The Mechanic started out life as first a story then a screenplay from talented Lewis John Carlino, the man who penned John Frankenheimer's masterful
Seconds in 1966, before being transformed into one of the early seventies most exciting films.
The Mechanic tells the tale of veteran hit man Arthur Bishop, a master shot and obsessive planner who is coming apart at the seams due to the stress of his job and the isolation that it has forced him into. He is having crippling panic attacks, and he has entered into a sad relationship with a prostitute who he pays extra to pretend that she has missed him.

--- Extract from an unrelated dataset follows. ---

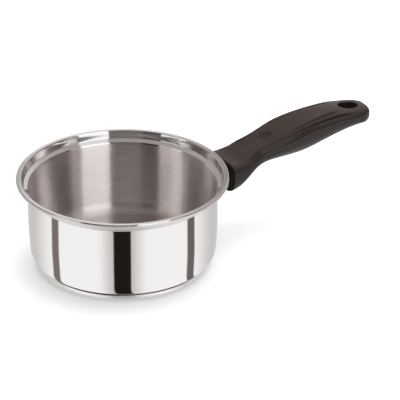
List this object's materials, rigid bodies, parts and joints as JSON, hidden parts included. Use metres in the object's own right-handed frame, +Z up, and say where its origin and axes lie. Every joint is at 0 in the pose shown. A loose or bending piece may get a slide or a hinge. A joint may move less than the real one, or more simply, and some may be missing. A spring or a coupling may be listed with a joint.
{
  "type": "milk pan",
  "caption": "Small steel milk pan with a stepped pouring rim, a capsule base and one long dark moulded handle with a hanging hole.",
  "frame": {"origin": "centre of the base's underside, on the vessel's axis", "axes": "+Z up along the vessel's axis, +X from the axis out along the handle"},
  "size_m": [0.2927, 0.1584, 0.0812],
  "materials": {
    "vessel_steel": "polished outside, circularly brushed inside",
    "cap_steel": "polished",
    "core_aluminium": "turned",
    "bracket_steel": "satin",
    "phenolic": "semi-gloss moulded phenolic",
    "brass": "machined",
    "screw_steel": "zinc plated"
  },
  "bodies": {
    "root": {"pan_body": "vessel_steel", "base_core": "core_aluminium", "base_cap": "cap_steel", "handle_bracket": "bracket_steel", "handle": "phenolic", "handle_insert": "brass", "handle_screw": "screw_steel", "spring_washer": "screw_steel"}
  },
  "joints": []
}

Looking for a change, Bishop takes on a protege, young hot-shot Steve Mckenna, who has the hunger for the kill that he lost years before but he soon finds that this new direction is perhaps not the right one.

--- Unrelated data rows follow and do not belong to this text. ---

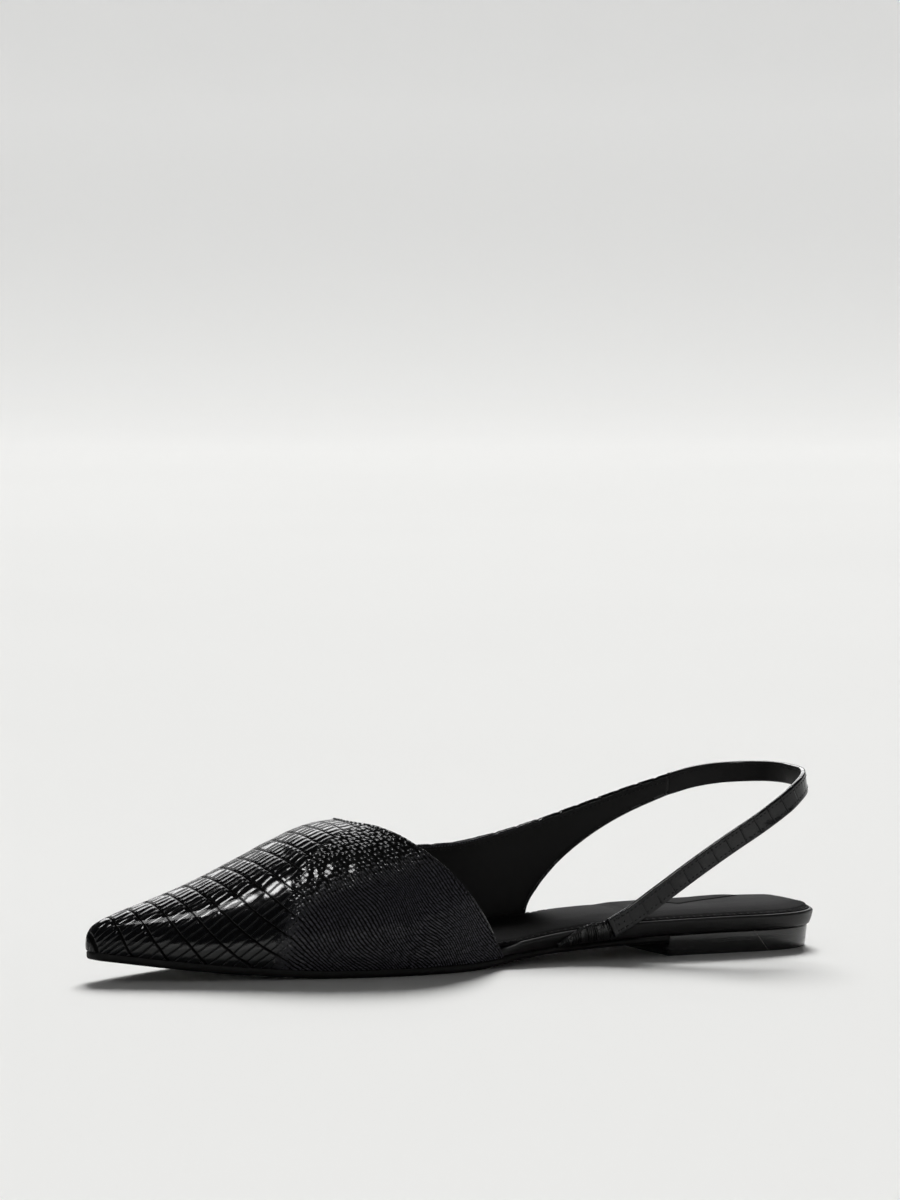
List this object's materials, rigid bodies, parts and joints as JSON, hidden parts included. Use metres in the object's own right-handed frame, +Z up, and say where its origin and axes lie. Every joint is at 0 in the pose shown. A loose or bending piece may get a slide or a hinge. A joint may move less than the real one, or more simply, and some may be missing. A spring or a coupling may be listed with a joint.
{
  "type": "sling back flat",
  "caption": "Pointed flat shoe in embossed leather with a closed outer quarter, an open inner waist and a sling strap round the heel.",
  "frame": {"origin": "centre of the shoe's box at floor level", "axes": "+X along the shoe to the toe, +Y to the wearer's left, the inner side of this right shoe, +Z up"},
  "size_m": [0.2646, 0.0736, 0.0611],
  "materials": {
    "embossed_leather": "glossy, embossed with scales",
    "smooth_leather": "satin",
    "ruched_elastic": "glossy, gathered over elastic",
    "outsole_rubber": "satin",
    "heel_plastic": "satin gloss"
  },
  "bodies": {
    "root": {"upper": "embossed_leather", "sling_strap": "embossed_leather", "elastic_gore": "ruched_elastic", "insole": "smooth_leather", "insole_board": "smooth_leather", "outsole": "outsole_rubber", "heel": "heel_plastic"}
  },
  "joints": []
}
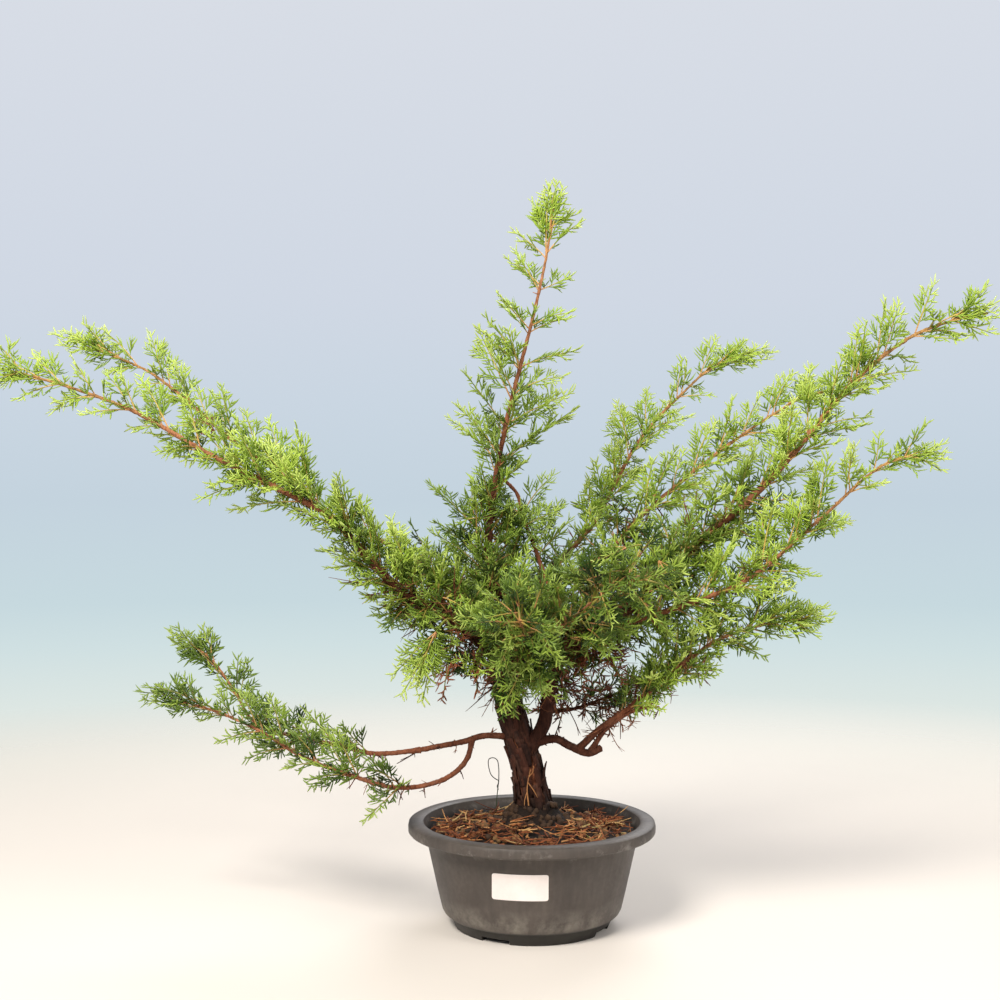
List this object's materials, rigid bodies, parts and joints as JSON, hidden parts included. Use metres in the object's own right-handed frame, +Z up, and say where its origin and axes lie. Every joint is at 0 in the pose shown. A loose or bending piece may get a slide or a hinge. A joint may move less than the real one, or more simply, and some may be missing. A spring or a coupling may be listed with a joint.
{
  "type": "bonsai tree in a pot",
  "caption": "Young juniper bonsai with long upswept branches of scale-leaf sprays, growing in a round dark plastic training pot of soil.",
  "frame": {"origin": "middle of the pot's underside, where its centre pad meets the table", "axes": "+Z up, +X to the right of the front view along the long spread of the branches, +Y to the back"},
  "size_m": [0.8261, 0.3273, 0.6243],
  "materials": {
    "pot_plastic": "moulded dark grey plastic, satin, dusty scuffs",
    "screen_plastic": "black plastic net",
    "soil": "dark moist soil with clay grains",
    "dry_litter": "dry orange-brown needles and twigs",
    "label_paper": "blank off-white coated label",
    "wire": "dull thin steel wire",
    "bark": "flaking red-brown bark",
    "foliage": "soft green scale-leaf sprays"
  },
  "bodies": {
    "root": {"caught_twig": "dry_litter", "drain_screen_1": "screen_plastic", "drain_screen_2": "screen_plastic", "drain_screen_3": "screen_plastic", "drain_screen_4": "screen_plastic", "front_branch": "bark", "label": "label_paper", "leader": "bark", "left_cut_branch": "bark", "left_high_branch": "bark", "left_low_branch": "bark", "litter_left": "dry_litter", "litter_right": "dry_litter", "pot": "pot_plastic", "potting_soil": "soil", "rear_branch": "bark", "right_high_branch": "bark", "right_inner_branch": "bark", "right_low_branch": "bark", "right_middle_branch": "bark", "right_outer_branch": "bark", "right_rear_branch": "bark", "right_stem": "bark", "sprays_crown_front": "foliage", "sprays_crown_front_right": "foliage", "sprays_crown_left": "foliage", "sprays_crown_rear": "foliage", "sprays_crown_rear_left": "foliage", "sprays_crown_rear_right": "foliage", "sprays_crown_right": "foliage", "sprays_leader_lower": "foliage", "sprays_leader_middle": "foliage", "sprays_leader_top": "foliage", "sprays_leader_upper": "foliage", "sprays_left_high_inner": "foliage", "sprays_left_high_middle": "foliage", "sprays_left_high_outer": "foliage", "sprays_left_high_rear": "foliage", "sprays_left_high_rear_tip": "foliage", "sprays_left_high_tip": "foliage", "sprays_left_high_under": "foliage", "sprays_left_low_inner": "foliage", "sprays_left_low_main": "foliage", "sprays_left_low_middle": "foliage", "sprays_left_low_outer": "foliage", "sprays_left_low_tip": "foliage", "sprays_left_low_under": "foliage", "sprays_right_high_inner": "foliage", "sprays_right_high_middle": "foliage", "sprays_right_high_tip": "foliage", "sprays_right_inner": "foliage", "sprays_right_low": "foliage", "sprays_right_middle": "foliage", "sprays_right_middle_tip": "foliage", "sprays_right_outer": "foliage", "sprays_right_outer_tip": "foliage", "sprays_right_rear_inner": "foliage", "sprays_right_rear_tip": "foliage", "tag_wire": "wire", "trunk": "bark"}
  },
  "joints": []
}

The most remarkable thing about Michael Winner's
The Mechanic is that it works as not only a thrilling action film but also as an incredibly successful character study. It is the kind of film that could have only come out of the seventies and it works beautifully throughout its 100 minute running time. Experimental in its approach and surprising at every turn,
The Mechanic is a near Avant-garde work that many have mistaken for just pulpy entertainment.


Winner has unfortunately been overlooked by many film fans due to the fact that his greatest and most inventive work has been his most little seen in this country. Chances are more people in America have seen his later disappointing eighties action films, rather than his sublimely intelligent work he made with Oliver Reed in the sixties.
The Mechanic comes at an interesting time for Winner, and it shows him still at the top of his game, even though he was working in the Hollywood studio system rather than the great British tradition that he came out of.

Anyone who questions Winner's abilities as a director should watch the audacious dialogue free opening fifteen minutes of
The Mechanic, in which we watch as Bronson methodically plans the killing of an old business man. It's a fascinating series of shots set to Jerry Fielding's unforgettable score that is perfectly rendered by Winner's obsessive eye. Bronson's silence has a pulverizing intensity to it and and he, and the sequence, is totally engrossing.



Bronson is incredible throughout the film and gives one of the great performances in his long and distinguished career. A commanding presence and really beautiful man, no one could play a killer constantly on the edge of a breakdown as laid back and cool as Bronson does here. His work in
The Mechanic has real excitement to it and it is finally very moving. This guy may be morally bankrupt but there is a poetry in his corruption and collapse that is undeniable. Bronson handles the difficult role like an aging boxer with his talents still in full capacity, and his performance is a beautiful thing to watch.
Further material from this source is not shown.